▶ _What you will do_: The exercise asks for every line of the data to be reproduced exactly.

▶ _Information provided_:

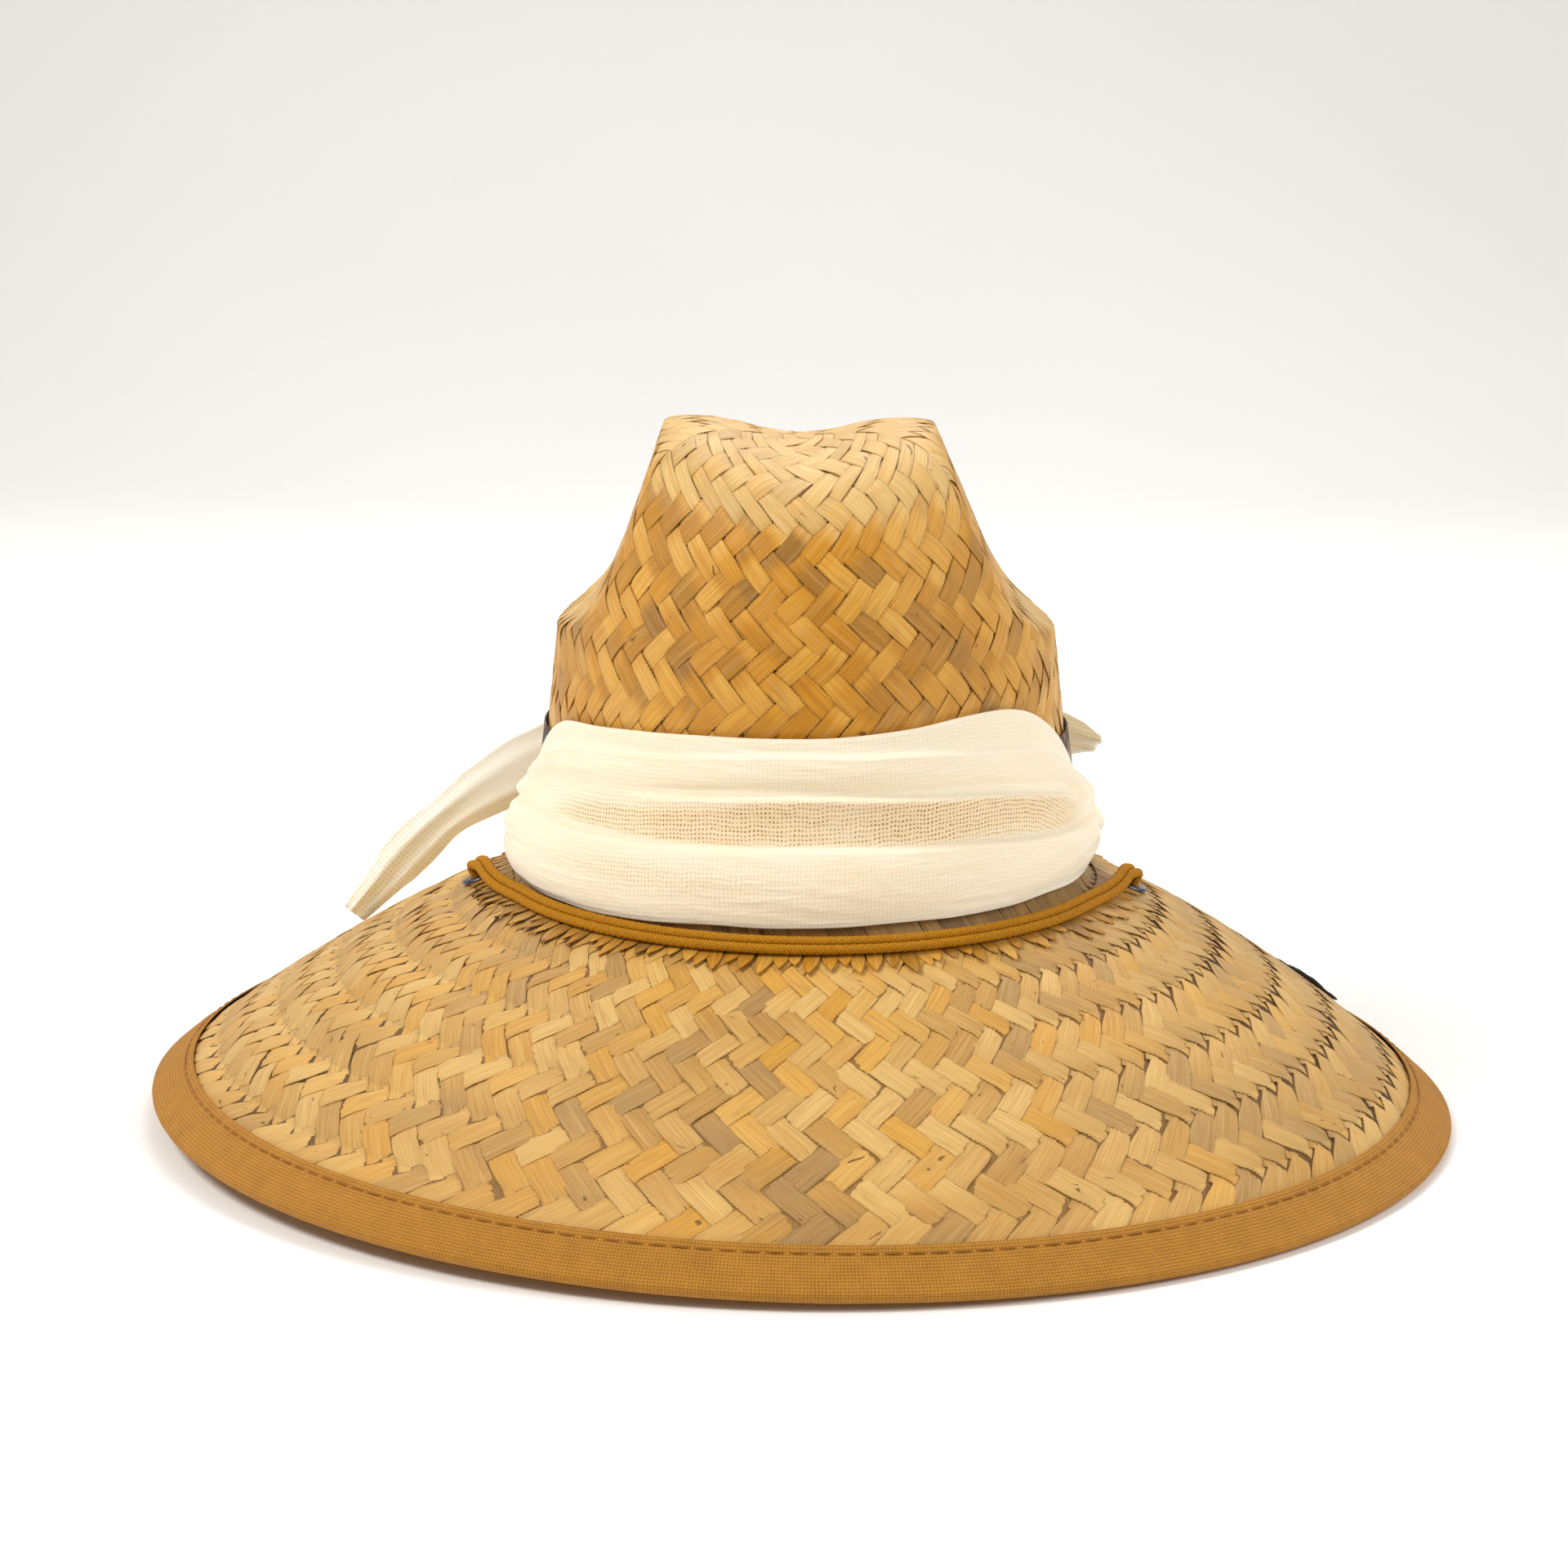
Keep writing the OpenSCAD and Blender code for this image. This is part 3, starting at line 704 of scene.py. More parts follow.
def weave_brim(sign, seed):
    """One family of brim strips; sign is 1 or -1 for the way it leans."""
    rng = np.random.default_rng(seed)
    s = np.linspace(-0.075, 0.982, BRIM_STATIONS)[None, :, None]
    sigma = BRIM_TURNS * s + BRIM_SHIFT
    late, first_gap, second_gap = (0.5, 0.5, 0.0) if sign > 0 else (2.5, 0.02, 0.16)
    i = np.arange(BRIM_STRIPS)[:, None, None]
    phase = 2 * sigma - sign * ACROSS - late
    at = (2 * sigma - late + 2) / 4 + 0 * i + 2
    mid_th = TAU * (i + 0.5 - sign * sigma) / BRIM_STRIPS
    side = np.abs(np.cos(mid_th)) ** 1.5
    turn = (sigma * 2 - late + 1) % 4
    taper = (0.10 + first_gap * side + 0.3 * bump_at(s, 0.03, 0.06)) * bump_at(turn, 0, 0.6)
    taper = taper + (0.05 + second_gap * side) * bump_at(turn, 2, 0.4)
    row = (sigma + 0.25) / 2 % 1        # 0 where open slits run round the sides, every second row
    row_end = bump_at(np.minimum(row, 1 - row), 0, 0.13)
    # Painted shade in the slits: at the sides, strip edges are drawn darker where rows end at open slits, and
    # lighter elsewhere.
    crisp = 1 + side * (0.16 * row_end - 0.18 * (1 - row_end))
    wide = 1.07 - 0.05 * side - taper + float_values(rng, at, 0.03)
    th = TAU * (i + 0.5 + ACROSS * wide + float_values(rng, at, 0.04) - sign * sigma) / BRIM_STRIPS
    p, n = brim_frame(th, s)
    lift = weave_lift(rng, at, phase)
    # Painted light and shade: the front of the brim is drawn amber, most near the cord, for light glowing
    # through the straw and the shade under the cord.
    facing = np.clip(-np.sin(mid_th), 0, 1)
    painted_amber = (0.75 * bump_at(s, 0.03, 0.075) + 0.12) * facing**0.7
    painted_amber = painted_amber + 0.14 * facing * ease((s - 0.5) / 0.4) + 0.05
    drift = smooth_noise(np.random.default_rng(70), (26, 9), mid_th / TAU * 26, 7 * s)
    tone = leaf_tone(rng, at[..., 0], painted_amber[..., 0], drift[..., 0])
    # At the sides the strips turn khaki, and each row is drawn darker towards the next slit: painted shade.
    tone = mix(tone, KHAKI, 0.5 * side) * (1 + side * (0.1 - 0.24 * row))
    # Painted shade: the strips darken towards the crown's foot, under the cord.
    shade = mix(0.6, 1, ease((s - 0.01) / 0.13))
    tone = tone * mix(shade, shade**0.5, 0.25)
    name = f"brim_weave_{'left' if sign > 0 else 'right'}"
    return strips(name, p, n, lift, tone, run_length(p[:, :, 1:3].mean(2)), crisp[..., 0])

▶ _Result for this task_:
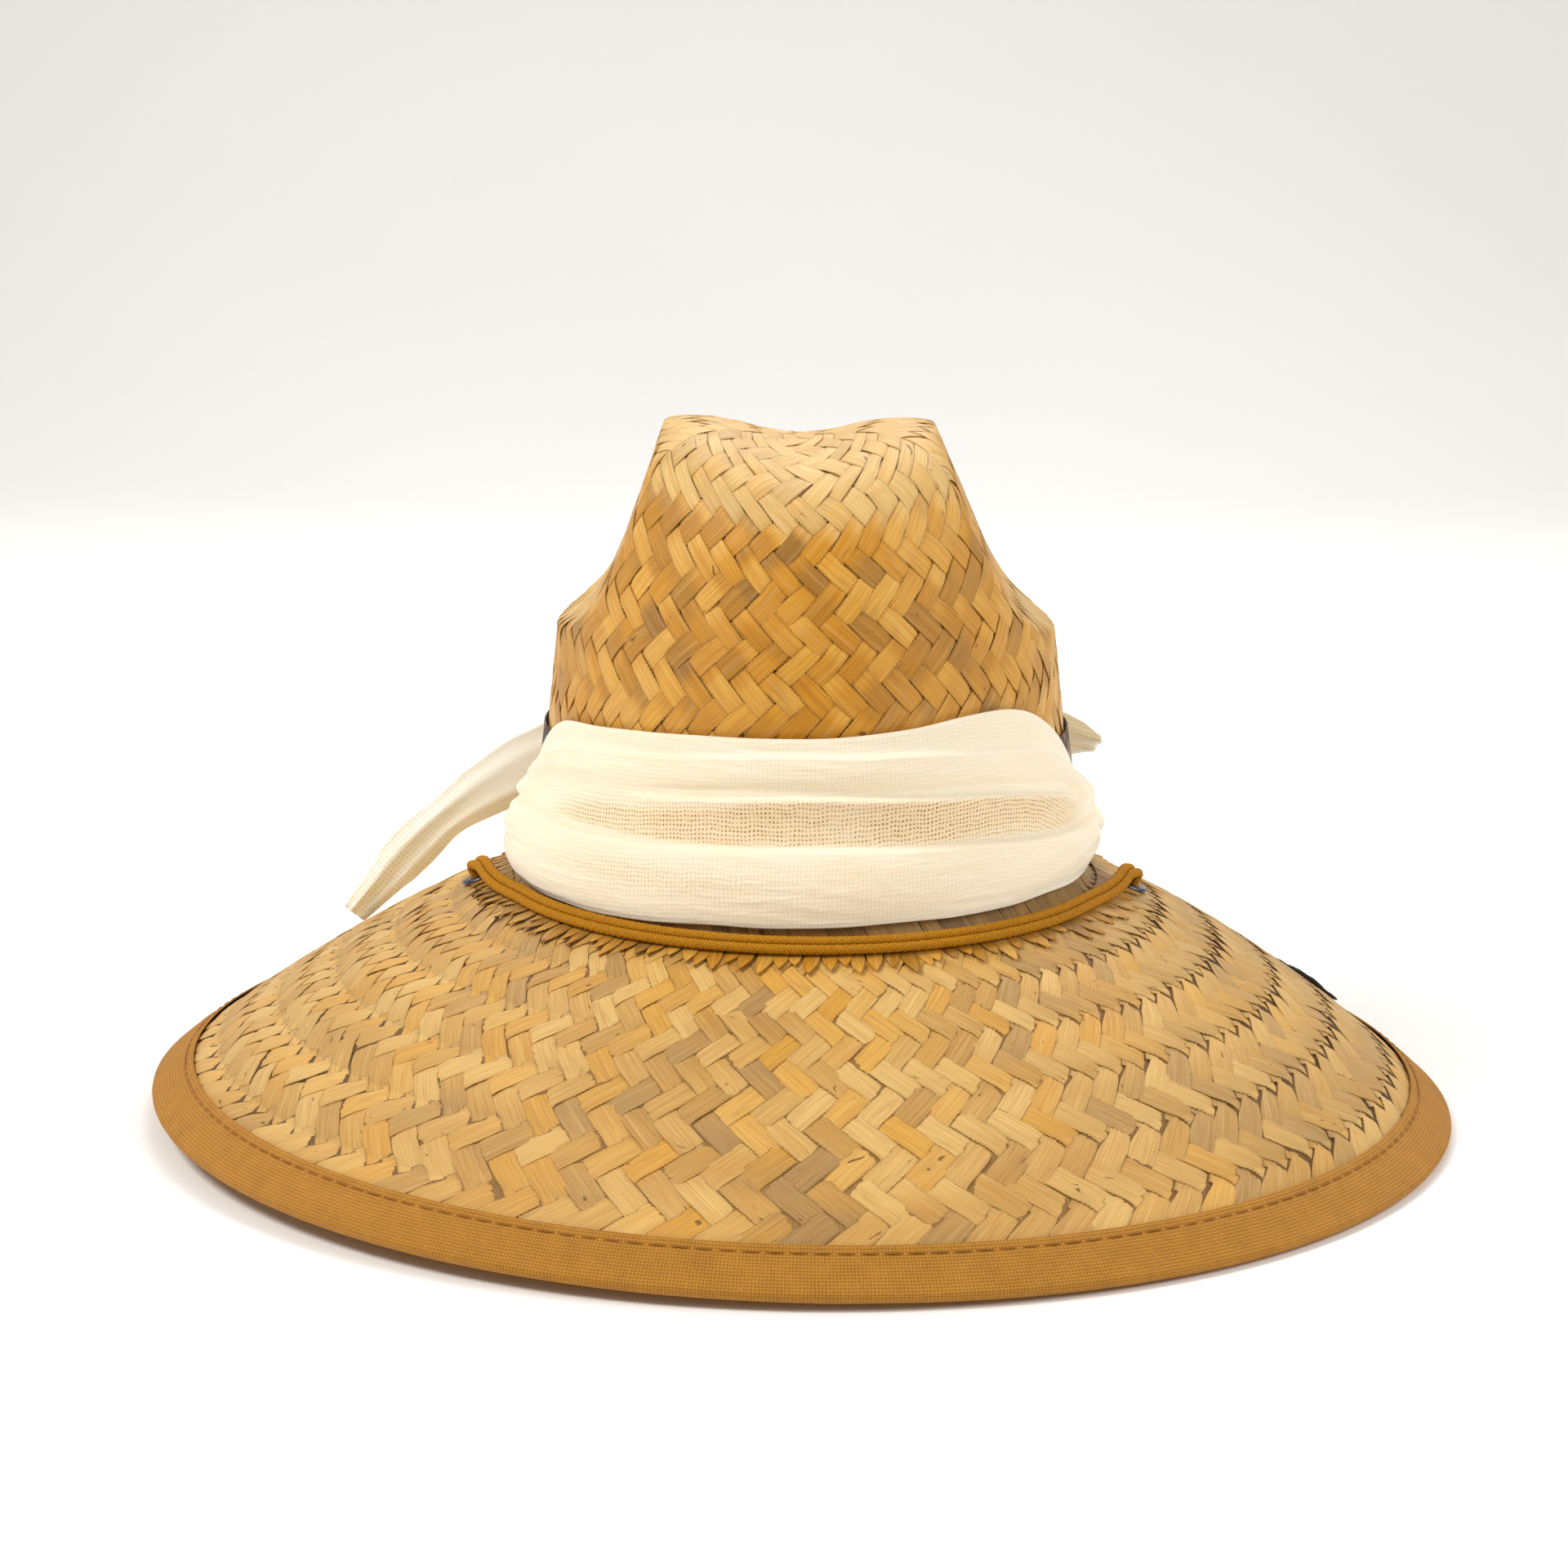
Keep writing the OpenSCAD and Blender code for this image. This is part 3, starting at line 704 of scene.py. More parts follow.
def weave_brim(sign, seed):
    """One family of brim strips; sign is 1 or -1 for the way it leans."""
    rng = np.random.default_rng(seed)
    s = np.linspace(-0.075, 0.982, BRIM_STATIONS)[None, :, None]
    sigma = BRIM_TURNS * s + BRIM_SHIFT
    late, first_gap, second_gap = (0.5, 0.5, 0.0) if sign > 0 else (2.5, 0.02, 0.16)
    i = np.arange(BRIM_STRIPS)[:, None, None]
    phase = 2 * sigma - sign * ACROSS - late
    at = (2 * sigma - late + 2) / 4 + 0 * i + 2
    mid_th = TAU * (i + 0.5 - sign * sigma) / BRIM_STRIPS
    side = np.abs(np.cos(mid_th)) ** 1.5
    turn = (sigma * 2 - late + 1) % 4
    taper = (0.10 + first_gap * side + 0.3 * bump_at(s, 0.03, 0.06)) * bump_at(turn, 0, 0.6)
    taper = taper + (0.05 + second_gap * side) * bump_at(turn, 2, 0.4)
    row = (sigma + 0.25) / 2 % 1        # 0 where open slits run round the sides, every second row
    row_end = bump_at(np.minimum(row, 1 - row), 0, 0.13)
    # Painted shade in the slits: at the sides, strip edges are drawn darker where rows end at open slits, and
    # lighter elsewhere.
    crisp = 1 + side * (0.16 * row_end - 0.18 * (1 - row_end))
    wide = 1.07 - 0.05 * side - taper + float_values(rng, at, 0.03)
    th = TAU * (i + 0.5 + ACROSS * wide + float_values(rng, at, 0.04) - sign * sigma) / BRIM_STRIPS
    p, n = brim_frame(th, s)
    lift = weave_lift(rng, at, phase)
    # Painted light and shade: the front of the brim is drawn amber, most near the cord, for light glowing
    # through the straw and the shade under the cord.
    facing = np.clip(-np.sin(mid_th), 0, 1)
    painted_amber = (0.75 * bump_at(s, 0.03, 0.075) + 0.12) * facing**0.7
    painted_amber = painted_amber + 0.14 * facing * ease((s - 0.5) / 0.4) + 0.05
    drift = smooth_noise(np.random.default_rng(70), (26, 9), mid_th / TAU * 26, 7 * s)
    tone = leaf_tone(rng, at[..., 0], painted_amber[..., 0], drift[..., 0])
    # At the sides the strips turn khaki, and each row is drawn darker towards the next slit: painted shade.
    tone = mix(tone, KHAKI, 0.5 * side) * (1 + side * (0.1 - 0.24 * row))
    # Painted shade: the strips darken towards the crown's foot, under the cord.
    shade = mix(0.6, 1, ease((s - 0.01) / 0.13))
    tone = tone * mix(shade, shade**0.5, 0.25)
    name = f"brim_weave_{'left' if sign > 0 else 'right'}"
    return strips(name, p, n, lift, tone, run_length(p[:, :, 1:3].mean(2)), crisp[..., 0])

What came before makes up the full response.